POVERTY IN MANCHESTER, CONTINUED.

The following important evidence on this subject was given by Mr. Baines.

1606. Mr. Bright (to Mr. Baines).—You have already observed, that Mr. Richson stated a strong opinion with regard to the want of education arising from the poverty of the population : is it your opinion that, at present and in past times, the working classes of Manchester, and the population generally, have been in the habit of wasting some considerable portion of their income I allude particularly to habits of intemperance, which are observable among many; and do you think that, on that point, there is an improvement taking place, and that the working population have, therefore, more means at their disposal for educating their children ?

Ans.—I cannot doubt that there is a very great waste of the means of the working classes of Manchester in intemperance, and that that waste is to such an extent as clearly to prove that it is not poverty that prevents them from educating their children. Mr. Stephen Neale, the chief constable of Salford, published a report in 1851, in which he estimated that, in the 2,037 publichouses and beer-houses of the two boroughs, £4,074 was spent every Saturday night, which would amount to £211,848 a year. He supposes that each frequenter of those houses may spend 25. on the average on the Saturday night in liquor. If we take for granted that even this amount were thus squandered during the whole week, how vain is it to argue that the working classes are too poor to pay 2d. 4d. or 6d. a week for the education of their children.

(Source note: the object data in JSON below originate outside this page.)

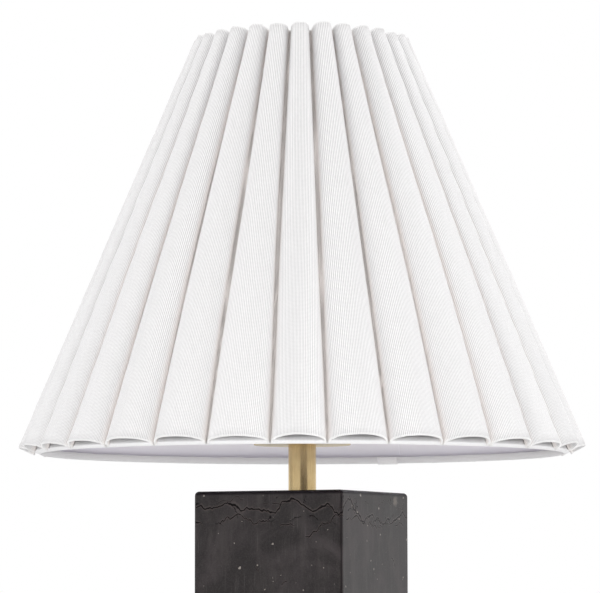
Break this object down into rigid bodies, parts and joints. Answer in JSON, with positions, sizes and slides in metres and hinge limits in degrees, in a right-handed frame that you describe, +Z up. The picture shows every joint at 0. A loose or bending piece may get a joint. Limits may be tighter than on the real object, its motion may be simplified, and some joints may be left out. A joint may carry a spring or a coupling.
{
  "type": "table lamp",
  "caption": "Table lamp with a square black stone column, a brass neck and a wide conical shade of white linen in rounded pleats, carried on a wire harp.",
  "frame": {"origin": "middle of the felt pad's underside, where the lamp stands", "axes": "+Z up along the lamp's axis, -Y towards the switch knob, +Y towards the cord inlet, +X to the right seen from the knob's side"},
  "size_m": [0.4054, 0.4072, 0.6391],
  "materials": {
    "felt": "napped",
    "black_stone": "honed",
    "black_plastic": "moulded",
    "zinc_steel": "zinc plated",
    "brass": "satin antique",
    "harp_brass": "plated",
    "fibre": "pressed",
    "phenolic": "moulded",
    "screw_shell_metal": "bright",
    "bulb_metal": "bright",
    "bulb_contact_metal": "tinned",
    "bulb_insulator_black": "glossy",
    "bulb_white": "satin",
    "bulb_opal": "frosted",
    "white_wire": "coated",
    "lining_white": "laminated",
    "binding_tape": "woven",
    "linen": "ribbed linen"
  },
  "bodies": {
    "base": {"felt_pad": "felt", "stone_column": "black_stone", "cord_bushing": "black_plastic", "base_washer": "zinc_steel", "base_lock_washer": "zinc_steel", "base_nut": "zinc_steel", "threaded_tube": "zinc_steel", "neck_tube": "brass", "lower_centring_ring": "black_plastic", "upper_centring_ring": "black_plastic", "neck_disc": "brass", "harp_saddle": "harp_brass", "saddle_nut": "brass", "harp": "harp_brass", "socket_cap": "brass", "cap_set_screw": "zinc_steel", "socket_shell": "brass", "insulating_sleeve": "fibre", "socket_body": "phenolic", "terminal_screws": "harp_brass", "screw_shell": "screw_shell_metal", "centre_contact": "harp_brass"},
    "left_sleeve": {"harp_sleeve_left": "harp_brass"},
    "right_sleeve": {"harp_sleeve_right": "harp_brass"},
    "shade": {"harp_stud": "brass", "spider_hub": "harp_brass", "bottom_ring": "white_wire", "top_ring": "white_wire", "spider_arm_1": "harp_brass", "spider_arm_2": "harp_brass", "spider_arm_3": "harp_brass", "shade_lining": "lining_white", "lining_seam": "lining_white", "bottom_binding": "binding_tape", "top_binding": "binding_tape", "binding_lap": "binding_tape", "pleated_cover": "linen"},
    "finial": {"finial": "brass"},
    "switch": {"switch_shaft": "harp_brass", "switch_knob": "black_plastic"},
    "bulb": {"bulb_contact": "bulb_contact_metal", "bulb_insulator": "bulb_insulator_black", "bulb_cap": "bulb_metal", "bulb_body": "bulb_white", "bulb_dome": "bulb_opal"}
  },
  "joints": [
    {"name": "shade_turn", "type": "hinge", "parent": "base", "child": "shade", "pos_m": [0, 0, 0.6126], "axis": [0, 0, 1], "continuous": true},
    {"name": "finial_turn", "type": "hinge", "parent": "shade", "child": "finial", "pos_m": [0, 0, 0.6197], "axis": [0, 0, 1], "continuous": true},
    {"name": "switch_turn", "type": "hinge", "parent": "base", "child": "switch", "pos_m": [0, -0.0154, 0.3796], "axis": [0, -1, 0], "continuous": true},
    {"name": "bulb_turn", "type": "hinge", "parent": "base", "child": "bulb", "pos_m": [0, 0, 0.3871], "axis": [0, 0, 1], "continuous": true},
    {"name": "left_sleeve_lift", "type": "slide", "parent": "base", "child": "left_sleeve", "axis": [0, 0, 1], "range_m": [0, 0.014]},
    {"name": "right_sleeve_lift", "type": "slide", "parent": "base", "child": "right_sleeve", "axis": [0, 0, 1], "range_m": [0, 0.014]}
  ]
}
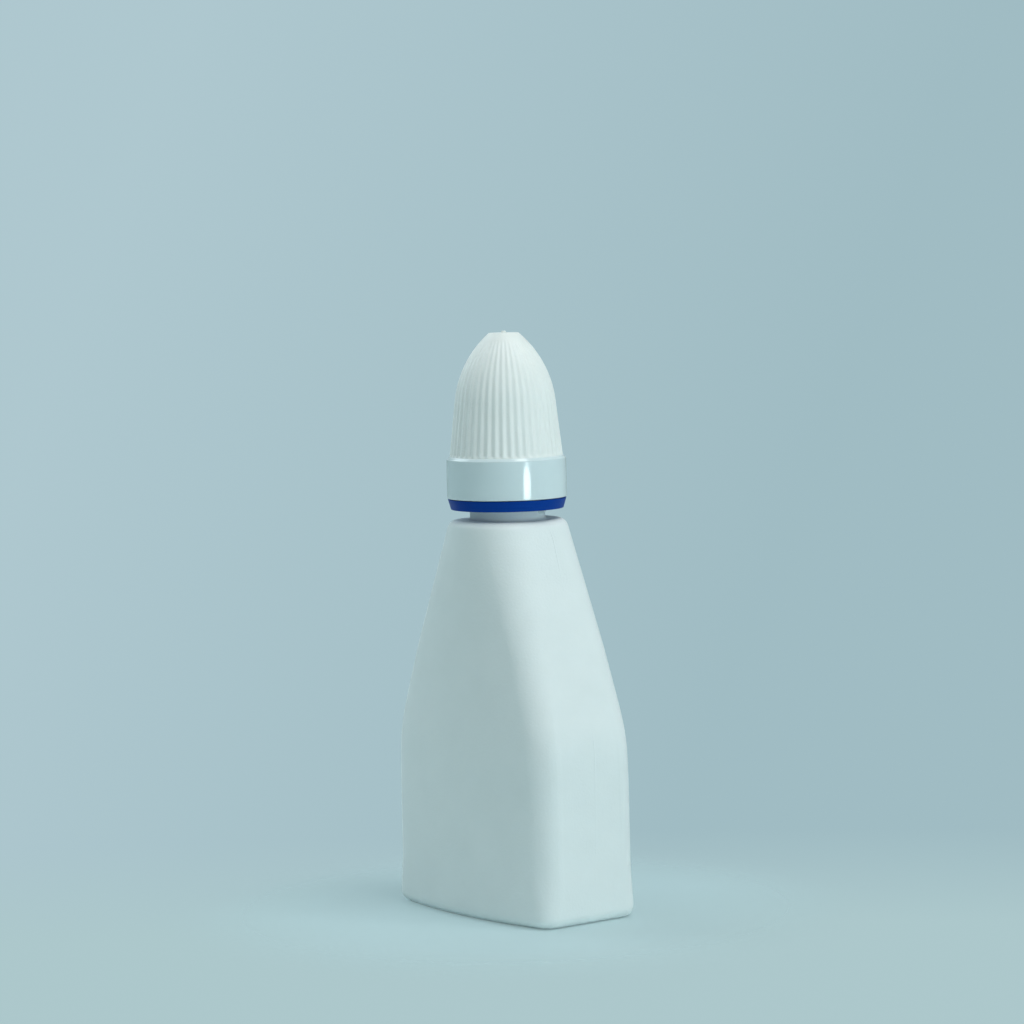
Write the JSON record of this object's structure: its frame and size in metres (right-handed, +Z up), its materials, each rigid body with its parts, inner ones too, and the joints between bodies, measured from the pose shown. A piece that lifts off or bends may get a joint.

1607. If so large a sum is expended, is not that one main cause of the poverty on which Mr. Richson so much dwelt in his evidence ?

Ans.-It must be so.

1608. And does not that afford some ground for his statement, that the means for educating children are not forthcoming, and that it might be desirable to adopt some other mode of helping them ?

Ans.—I do not see how the latter conclusion follows, that it is desirable to adopt some other mode of helping them. I see that, as long as the habits of intemperance last, they will stand in the way of education.

1609. Mr. W. Miles.Looking at the number of children that, from the intemperate habits of their fathers, must naturally be left without education, what would you do with those children ?

Ans.—I cannot answer that question as to what I would do with those children. Nature teaches us that children must, and do everywhere, suffer for the vices of their parents. It is the foundation of Bishop Butler's great argument in his “Analogy,” that children do suffer for the vices of their parents, and must inevitably.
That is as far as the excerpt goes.